Task to complete: Extract the data exactly, missing nothing.

== == ==

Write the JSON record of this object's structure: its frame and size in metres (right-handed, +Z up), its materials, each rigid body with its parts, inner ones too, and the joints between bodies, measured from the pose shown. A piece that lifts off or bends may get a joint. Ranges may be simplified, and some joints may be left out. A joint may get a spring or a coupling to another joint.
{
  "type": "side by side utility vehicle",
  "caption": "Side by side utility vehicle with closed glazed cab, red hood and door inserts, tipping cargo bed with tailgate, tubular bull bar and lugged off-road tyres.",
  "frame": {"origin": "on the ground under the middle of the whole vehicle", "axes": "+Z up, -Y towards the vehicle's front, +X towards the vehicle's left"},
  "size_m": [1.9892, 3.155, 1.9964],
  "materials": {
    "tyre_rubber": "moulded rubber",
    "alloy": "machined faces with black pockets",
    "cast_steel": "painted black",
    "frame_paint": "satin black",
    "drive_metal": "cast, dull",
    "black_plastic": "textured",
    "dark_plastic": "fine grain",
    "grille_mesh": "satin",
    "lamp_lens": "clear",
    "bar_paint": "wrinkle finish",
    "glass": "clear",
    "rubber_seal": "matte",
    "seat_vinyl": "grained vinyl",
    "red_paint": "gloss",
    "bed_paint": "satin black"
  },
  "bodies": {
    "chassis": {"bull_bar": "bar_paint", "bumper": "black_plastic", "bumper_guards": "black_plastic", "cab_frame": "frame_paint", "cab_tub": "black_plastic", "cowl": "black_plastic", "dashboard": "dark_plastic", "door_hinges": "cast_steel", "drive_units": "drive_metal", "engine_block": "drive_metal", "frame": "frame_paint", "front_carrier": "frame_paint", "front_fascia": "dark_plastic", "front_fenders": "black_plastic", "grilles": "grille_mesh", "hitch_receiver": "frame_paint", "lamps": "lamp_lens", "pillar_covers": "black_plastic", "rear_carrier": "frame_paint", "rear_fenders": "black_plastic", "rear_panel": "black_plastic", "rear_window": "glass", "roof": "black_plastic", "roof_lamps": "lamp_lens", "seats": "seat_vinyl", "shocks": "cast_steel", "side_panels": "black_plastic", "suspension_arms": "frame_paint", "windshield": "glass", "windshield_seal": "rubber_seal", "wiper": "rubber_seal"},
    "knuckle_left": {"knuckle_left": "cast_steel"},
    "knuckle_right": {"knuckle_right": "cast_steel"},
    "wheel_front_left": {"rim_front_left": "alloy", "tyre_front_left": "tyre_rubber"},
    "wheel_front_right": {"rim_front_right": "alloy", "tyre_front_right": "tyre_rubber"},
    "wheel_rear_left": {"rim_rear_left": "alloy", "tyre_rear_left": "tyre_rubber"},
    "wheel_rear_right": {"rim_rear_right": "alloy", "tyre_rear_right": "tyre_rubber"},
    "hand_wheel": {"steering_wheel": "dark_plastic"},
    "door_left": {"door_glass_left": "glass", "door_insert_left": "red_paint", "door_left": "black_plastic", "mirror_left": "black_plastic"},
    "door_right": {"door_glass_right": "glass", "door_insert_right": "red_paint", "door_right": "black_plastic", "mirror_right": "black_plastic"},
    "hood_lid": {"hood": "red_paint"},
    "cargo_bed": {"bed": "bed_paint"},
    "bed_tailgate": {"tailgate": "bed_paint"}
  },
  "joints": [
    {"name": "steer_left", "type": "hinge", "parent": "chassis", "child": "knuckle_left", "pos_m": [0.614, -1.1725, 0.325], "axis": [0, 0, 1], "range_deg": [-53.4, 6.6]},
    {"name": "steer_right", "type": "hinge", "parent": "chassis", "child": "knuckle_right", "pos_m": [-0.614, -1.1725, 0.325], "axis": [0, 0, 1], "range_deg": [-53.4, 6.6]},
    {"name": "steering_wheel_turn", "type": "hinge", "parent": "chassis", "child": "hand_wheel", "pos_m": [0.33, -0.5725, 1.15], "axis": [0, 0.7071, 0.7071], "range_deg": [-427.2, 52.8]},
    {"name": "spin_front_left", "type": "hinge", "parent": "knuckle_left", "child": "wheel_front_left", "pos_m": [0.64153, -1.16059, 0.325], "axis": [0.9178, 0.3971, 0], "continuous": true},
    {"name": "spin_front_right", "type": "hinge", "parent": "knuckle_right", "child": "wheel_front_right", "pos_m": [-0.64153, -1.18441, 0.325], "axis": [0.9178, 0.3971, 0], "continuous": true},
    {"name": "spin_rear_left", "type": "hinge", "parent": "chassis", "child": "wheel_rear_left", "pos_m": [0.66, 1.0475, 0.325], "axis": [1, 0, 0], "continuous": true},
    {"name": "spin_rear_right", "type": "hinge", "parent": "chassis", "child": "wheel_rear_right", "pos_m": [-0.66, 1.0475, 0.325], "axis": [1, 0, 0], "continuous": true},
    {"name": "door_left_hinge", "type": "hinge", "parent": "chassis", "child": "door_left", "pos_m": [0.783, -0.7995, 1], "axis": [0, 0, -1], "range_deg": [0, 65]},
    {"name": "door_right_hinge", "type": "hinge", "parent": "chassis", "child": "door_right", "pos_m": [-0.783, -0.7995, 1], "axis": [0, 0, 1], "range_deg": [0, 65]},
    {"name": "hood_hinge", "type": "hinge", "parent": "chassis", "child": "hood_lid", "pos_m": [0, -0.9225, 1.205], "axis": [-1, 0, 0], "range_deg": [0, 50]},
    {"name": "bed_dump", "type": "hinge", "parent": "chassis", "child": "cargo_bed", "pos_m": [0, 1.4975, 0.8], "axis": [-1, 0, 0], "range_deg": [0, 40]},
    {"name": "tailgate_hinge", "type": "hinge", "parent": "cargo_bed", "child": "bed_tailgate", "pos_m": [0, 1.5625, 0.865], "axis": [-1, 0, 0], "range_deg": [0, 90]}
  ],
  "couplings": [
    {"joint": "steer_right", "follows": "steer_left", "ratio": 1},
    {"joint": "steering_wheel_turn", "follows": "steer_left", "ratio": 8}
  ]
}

== == ==

Output for this exercise:
Write the JSON record of this object's structure: its frame and size in metres (right-handed, +Z up), its materials, each rigid body with its parts, inner ones too, and the joints between bodies, measured from the pose shown. A piece that lifts off or bends may get a joint. Ranges may be simplified, and some joints may be left out. A joint may get a spring or a coupling to another joint.
{
  "type": "side by side utility vehicle",
  "caption": "Side by side utility vehicle with closed glazed cab, red hood and door inserts, tipping cargo bed with tailgate, tubular bull bar and lugged off-road tyres.",
  "frame": {"origin": "on the ground under the middle of the whole vehicle", "axes": "+Z up, -Y towards the vehicle's front, +X towards the vehicle's left"},
  "size_m": [1.9892, 3.155, 1.9964],
  "materials": {
    "tyre_rubber": "moulded rubber",
    "alloy": "machined faces with black pockets",
    "cast_steel": "painted black",
    "frame_paint": "satin black",
    "drive_metal": "cast, dull",
    "black_plastic": "textured",
    "dark_plastic": "fine grain",
    "grille_mesh": "satin",
    "lamp_lens": "clear",
    "bar_paint": "wrinkle finish",
    "glass": "clear",
    "rubber_seal": "matte",
    "seat_vinyl": "grained vinyl",
    "red_paint": "gloss",
    "bed_paint": "satin black"
  },
  "bodies": {
    "chassis": {"bull_bar": "bar_paint", "bumper": "black_plastic", "bumper_guards": "black_plastic", "cab_frame": "frame_paint", "cab_tub": "black_plastic", "cowl": "black_plastic", "dashboard": "dark_plastic", "door_hinges": "cast_steel", "drive_units": "drive_metal", "engine_block": "drive_metal", "frame": "frame_paint", "front_carrier": "frame_paint", "front_fascia": "dark_plastic", "front_fenders": "black_plastic", "grilles": "grille_mesh", "hitch_receiver": "frame_paint", "lamps": "lamp_lens", "pillar_covers": "black_plastic", "rear_carrier": "frame_paint", "rear_fenders": "black_plastic", "rear_panel": "black_plastic", "rear_window": "glass", "roof": "black_plastic", "roof_lamps": "lamp_lens", "seats": "seat_vinyl", "shocks": "cast_steel", "side_panels": "black_plastic", "suspension_arms": "frame_paint", "windshield": "glass", "windshield_seal": "rubber_seal", "wiper": "rubber_seal"},
    "knuckle_left": {"knuckle_left": "cast_steel"},
    "knuckle_right": {"knuckle_right": "cast_steel"},
    "wheel_front_left": {"rim_front_left": "alloy", "tyre_front_left": "tyre_rubber"},
    "wheel_front_right": {"rim_front_right": "alloy", "tyre_front_right": "tyre_rubber"},
    "wheel_rear_left": {"rim_rear_left": "alloy", "tyre_rear_left": "tyre_rubber"},
    "wheel_rear_right": {"rim_rear_right": "alloy", "tyre_rear_right": "tyre_rubber"},
    "hand_wheel": {"steering_wheel": "dark_plastic"},
    "door_left": {"door_glass_left": "glass", "door_insert_left": "red_paint", "door_left": "black_plastic", "mirror_left": "black_plastic"},
    "door_right": {"door_glass_right": "glass", "door_insert_right": "red_paint", "door_right": "black_plastic", "mirror_right": "black_plastic"},
    "hood_lid": {"hood": "red_paint"},
    "cargo_bed": {"bed": "bed_paint"},
    "bed_tailgate": {"tailgate": "bed_paint"}
  },
  "joints": [
    {"name": "steer_left", "type": "hinge", "parent": "chassis", "child": "knuckle_left", "pos_m": [0.614, -1.1725, 0.325], "axis": [0, 0, 1], "range_deg": [-53.4, 6.6]},
    {"name": "steer_right", "type": "hinge", "parent": "chassis", "child": "knuckle_right", "pos_m": [-0.614, -1.1725, 0.325], "axis": [0, 0, 1], "range_deg": [-53.4, 6.6]},
    {"name": "steering_wheel_turn", "type": "hinge", "parent": "chassis", "child": "hand_wheel", "pos_m": [0.33, -0.5725, 1.15], "axis": [0, 0.7071, 0.7071], "range_deg": [-427.2, 52.8]},
    {"name": "spin_front_left", "type": "hinge", "parent": "knuckle_left", "child": "wheel_front_left", "pos_m": [0.64153, -1.16059, 0.325], "axis": [0.9178, 0.3971, 0], "continuous": true},
    {"name": "spin_front_right", "type": "hinge", "parent": "knuckle_right", "child": "wheel_front_right", "pos_m": [-0.64153, -1.18441, 0.325], "axis": [0.9178, 0.3971, 0], "continuous": true},
    {"name": "spin_rear_left", "type": "hinge", "parent": "chassis", "child": "wheel_rear_left", "pos_m": [0.66, 1.0475, 0.325], "axis": [1, 0, 0], "continuous": true},
    {"name": "spin_rear_right", "type": "hinge", "parent": "chassis", "child": "wheel_rear_right", "pos_m": [-0.66, 1.0475, 0.325], "axis": [1, 0, 0], "continuous": true},
    {"name": "door_left_hinge", "type": "hinge", "parent": "chassis", "child": "door_left", "pos_m": [0.783, -0.7995, 1], "axis": [0, 0, -1], "range_deg": [0, 65]},
    {"name": "door_right_hinge", "type": "hinge", "parent": "chassis", "child": "door_right", "pos_m": [-0.783, -0.7995, 1], "axis": [0, 0, 1], "range_deg": [0, 65]},
    {"name": "hood_hinge", "type": "hinge", "parent": "chassis", "child": "hood_lid", "pos_m": [0, -0.9225, 1.205], "axis": [-1, 0, 0], "range_deg": [0, 50]},
    {"name": "bed_dump", "type": "hinge", "parent": "chassis", "child": "cargo_bed", "pos_m": [0, 1.4975, 0.8], "axis": [-1, 0, 0], "range_deg": [0, 40]},
    {"name": "tailgate_hinge", "type": "hinge", "parent": "cargo_bed", "child": "bed_tailgate", "pos_m": [0, 1.5625, 0.865], "axis": [-1, 0, 0], "range_deg": [0, 90]}
  ],
  "couplings": [
    {"joint": "steer_right", "follows": "steer_left", "ratio": 1},
    {"joint": "steering_wheel_turn", "follows": "steer_left", "ratio": 8}
  ]
}